The cool (and slightly scary) dynamite demo
One of the wildest parts of this Cerro Rico mine experience was trying real dynamite. Our guide took us into an abandoned section of the Mines of Potosi, away from where anyone was working, and started explaining what dynamite is made of and how miners actually use it to break the rock.
Then, very casually, he lit the fuse right in front of us and told us he had about 2 minutes and 30 seconds to get it into position, which definitely woke everyone up.
He jogged maybe 30 meters away, disappeared behind a pile of rocks, and hid the dynamite somewhere we could not see, while we stayed back and waited in the dark.
Those few seconds felt long, and then suddenly there was this massive BOOM that echoed through the tunnel, a shockwave you feel in your chest and in your eardrums at the same time—honestly one of those moments that is both amazing and a bit terrifying, and probably something you only witness once in your life.
Visiting two mines in one
Another thing that makes this Cerro Rico mine experience with Koala Tours pretty unique is that you actually visit two different mines.
We entered through the Candelaria mine and came out later through Rosario, and even if both tunnels feel quite similar inside.

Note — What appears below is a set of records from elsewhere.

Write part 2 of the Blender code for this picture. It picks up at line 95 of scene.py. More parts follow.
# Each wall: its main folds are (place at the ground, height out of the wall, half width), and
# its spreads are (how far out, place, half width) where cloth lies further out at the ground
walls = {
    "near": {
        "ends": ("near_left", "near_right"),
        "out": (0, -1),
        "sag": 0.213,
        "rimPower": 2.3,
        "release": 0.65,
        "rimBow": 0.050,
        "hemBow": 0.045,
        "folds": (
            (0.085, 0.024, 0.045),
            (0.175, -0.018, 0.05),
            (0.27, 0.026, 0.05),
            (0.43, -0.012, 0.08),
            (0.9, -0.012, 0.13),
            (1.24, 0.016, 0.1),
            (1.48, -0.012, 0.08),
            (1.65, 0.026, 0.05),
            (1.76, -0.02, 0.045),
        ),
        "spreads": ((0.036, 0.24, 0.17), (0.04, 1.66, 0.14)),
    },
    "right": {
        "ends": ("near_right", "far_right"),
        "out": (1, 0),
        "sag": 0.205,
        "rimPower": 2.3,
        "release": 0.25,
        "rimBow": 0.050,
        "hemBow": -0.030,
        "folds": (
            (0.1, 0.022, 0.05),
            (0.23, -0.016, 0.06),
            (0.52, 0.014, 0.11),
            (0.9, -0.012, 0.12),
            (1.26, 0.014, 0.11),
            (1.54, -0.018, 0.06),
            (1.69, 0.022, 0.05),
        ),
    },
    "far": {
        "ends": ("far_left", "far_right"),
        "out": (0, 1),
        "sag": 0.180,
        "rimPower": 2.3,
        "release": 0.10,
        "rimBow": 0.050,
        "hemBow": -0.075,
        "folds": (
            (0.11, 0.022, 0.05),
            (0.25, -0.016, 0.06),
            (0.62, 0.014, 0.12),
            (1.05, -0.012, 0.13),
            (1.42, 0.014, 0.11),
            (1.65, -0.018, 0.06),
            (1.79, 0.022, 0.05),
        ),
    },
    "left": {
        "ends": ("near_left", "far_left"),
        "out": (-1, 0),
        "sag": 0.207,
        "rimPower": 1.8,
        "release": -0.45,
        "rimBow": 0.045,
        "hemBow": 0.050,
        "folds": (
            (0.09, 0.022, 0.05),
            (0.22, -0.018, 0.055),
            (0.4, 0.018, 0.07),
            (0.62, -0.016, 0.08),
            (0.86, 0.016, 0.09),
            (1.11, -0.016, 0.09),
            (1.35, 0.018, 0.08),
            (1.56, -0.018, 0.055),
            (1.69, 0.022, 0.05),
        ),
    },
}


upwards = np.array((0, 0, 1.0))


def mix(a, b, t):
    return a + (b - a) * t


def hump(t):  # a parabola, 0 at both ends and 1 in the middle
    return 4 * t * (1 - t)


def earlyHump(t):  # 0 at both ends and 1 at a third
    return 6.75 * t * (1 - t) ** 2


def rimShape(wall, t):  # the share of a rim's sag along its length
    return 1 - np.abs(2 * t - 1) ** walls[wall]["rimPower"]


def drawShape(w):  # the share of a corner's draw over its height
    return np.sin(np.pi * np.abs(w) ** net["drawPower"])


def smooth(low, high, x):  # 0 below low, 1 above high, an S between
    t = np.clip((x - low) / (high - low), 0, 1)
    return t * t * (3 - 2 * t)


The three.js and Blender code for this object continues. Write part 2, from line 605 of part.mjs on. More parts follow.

The transition between the two is the fun part. To get from Candelaria to Rosario you crawl through a super narrow passageway, about 50 meters long, where you basically have to wriggle forward like a worm, taking your time and squeezing between the rock.
If you are claustrophobic you will hate that section, no lie, but if you enjoy a bit of adventure it adds a serious dose of adrenaline to visiting the Mines of Potosi.
Is Visiting the Mines of Potosí Worth It?
Visiting the Cerro Rico mines in Potosí is a pretty unique adventure. Even after seeing other mines in South America, like the emerald mines around Muzo in Colombia or the amethyst Wanda mines in Argentina, nothing really compares to walking inside the “Mountain That Eats Men” and watching an active Cerro Rico silver mine at work.
If you are planning a trip to Bolivia and wonder whether to squeeze Potosí Bolivia into your route, ask yourself two questions. Do you enjoy raw, unusual experiences that mix history, culture, and a bit of dark tourism Bolivia energy, and do you have two spare days you are not sure how to fill.
If the answer is yes, then adding the Mines of Potosi to your itinerary, booking one of the Potosí mine tours, and spending a couple of nights in town is absolutely worth it for a Cerro Rico mine experience you will remember long after you leave the Andes.